Aim: The complete listing should be restated exactly.
* BEGIN *
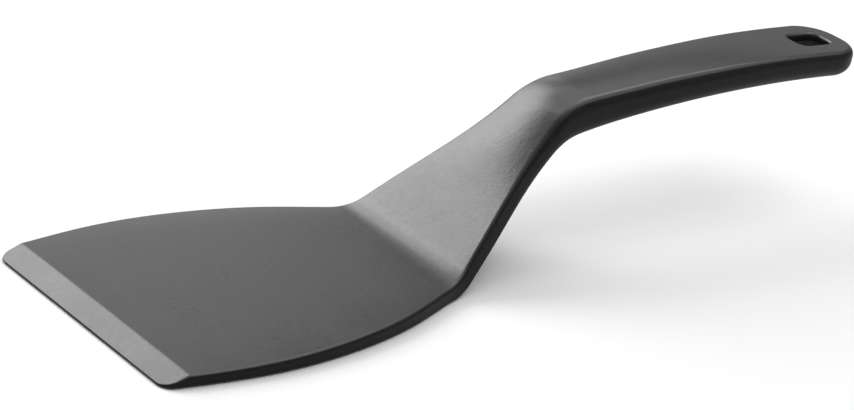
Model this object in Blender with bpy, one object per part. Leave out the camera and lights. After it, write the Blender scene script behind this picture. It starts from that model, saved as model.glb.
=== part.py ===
"""Angled turner: a wide bevelled blade, a rising neck and an arched grip.

The outside is one seamless moulding. Inside the grip it holds a core, whose eye
shows as a band half way down the hanging hole. Metres, +Z up, +X from the front
edge to the end of the grip, symmetric about Y = 0, with the origin on the flat
underside of the blade.
"""
import math

import bmesh
import bpy
import numpy as np
from mathutils import Vector

# Side elevation: how far the origin lies behind the front edge, and the runs between
# the points where the straight lines would meet if their bends were sharp
REST_POINT = 0.060
BLADE_LENGTH = 0.1204
NECK_REACH = 0.0514
ARCH_REACH = 0.0609
TAIL_REACH = 0.0673
NECK_ANGLE = 41.7
GRIP_RISE = 4.9
GRIP_FALL = 2.9

# Thicknesses, the last three measured straight down at those meeting points
EDGE_THICKNESS = 0.0006
FRONT_THICKNESS = 0.0033
HEEL_THICKNESS = 0.0051
BEND_DEPTH = 0.0143
ARCH_DEPTH = 0.0094
END_DEPTH = 0.0097
BEVEL_LENGTH = 0.0085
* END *
The completed task:
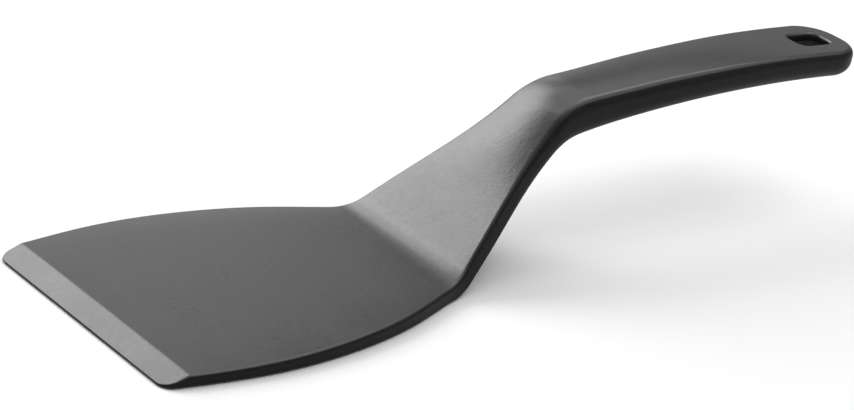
Model this object in Blender with bpy, one object per part. Leave out the camera and lights. After it, write the Blender scene script behind this picture. It starts from that model, saved as model.glb.
=== part.py ===
"""Angled turner: a wide bevelled blade, a rising neck and an arched grip.

The outside is one seamless moulding. Inside the grip it holds a core, whose eye
shows as a band half way down the hanging hole. Metres, +Z up, +X from the front
edge to the end of the grip, symmetric about Y = 0, with the origin on the flat
underside of the blade.
"""
import math

import bmesh
import bpy
import numpy as np
from mathutils import Vector

# Side elevation: how far the origin lies behind the front edge, and the runs between
# the points where the straight lines would meet if their bends were sharp
REST_POINT = 0.060
BLADE_LENGTH = 0.1204
NECK_REACH = 0.0514
ARCH_REACH = 0.0609
TAIL_REACH = 0.0673
NECK_ANGLE = 41.7
GRIP_RISE = 4.9
GRIP_FALL = 2.9

# Thicknesses, the last three measured straight down at those meeting points
EDGE_THICKNESS = 0.0006
FRONT_THICKNESS = 0.0033
HEEL_THICKNESS = 0.0051
BEND_DEPTH = 0.0143
ARCH_DEPTH = 0.0094
END_DEPTH = 0.0097
BEVEL_LENGTH = 0.0085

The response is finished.